The prosecutor, Sal Perricone, admitted making hundreds of posts at NOLA.com using the name Henry L. Mencken1951, according to the New Orleans Times-Picayune, the Associated Press and WWLTV.com. Perricone resigned on March 20, the New Orleans Times-Picayune reports in a later story.

Before Perricone’s resignation, U.S. Attorney Jim Letten announced that the prosecutor had been removed from all matters on which he commented at the website, which publishes stories by the Times-Picayune. He referred the matter to the Justice Department’s Office of Professional Responsibility.

Perricone also used the handle to criticize federal judges, political figures and his boss.
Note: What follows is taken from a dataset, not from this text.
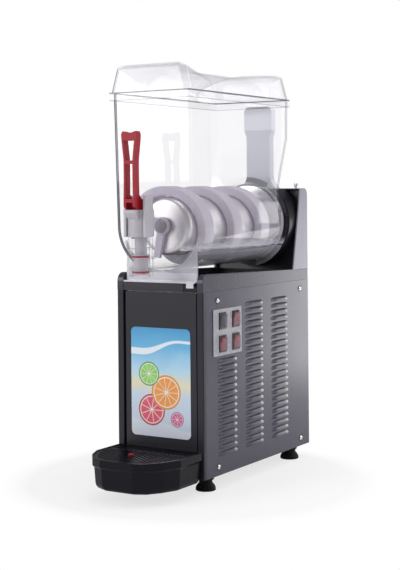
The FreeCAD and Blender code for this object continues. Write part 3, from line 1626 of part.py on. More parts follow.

In one comment, Mencken1951 asserted that U.S. District Judge Helen “Ginger” Berrigan is someone who “loves killers.” In another, the writer complained that Letten “is great for taking credit for other people’s hard work. It is the assistants and agents who do the work and should be congratulated.”

Perricone told Letten he was the author after the landfill owner hired a forensic linguistics expert to examine nearly 600 comments made by Mencken1951. The expert found striking similarities between the online comments and a brief written by Perricone. The Times-Picayune lists some examples: The author of the posts and the brief used alliteration and antiquated words such as “dubiety” and “redoubt.”

Perricone’s handle apparently refers to Henry Louis “H.L.” Mencken, a Baltimore Sun columnist who died in 1956.

Story updated on March 28 to include news of Perricone’s resignation.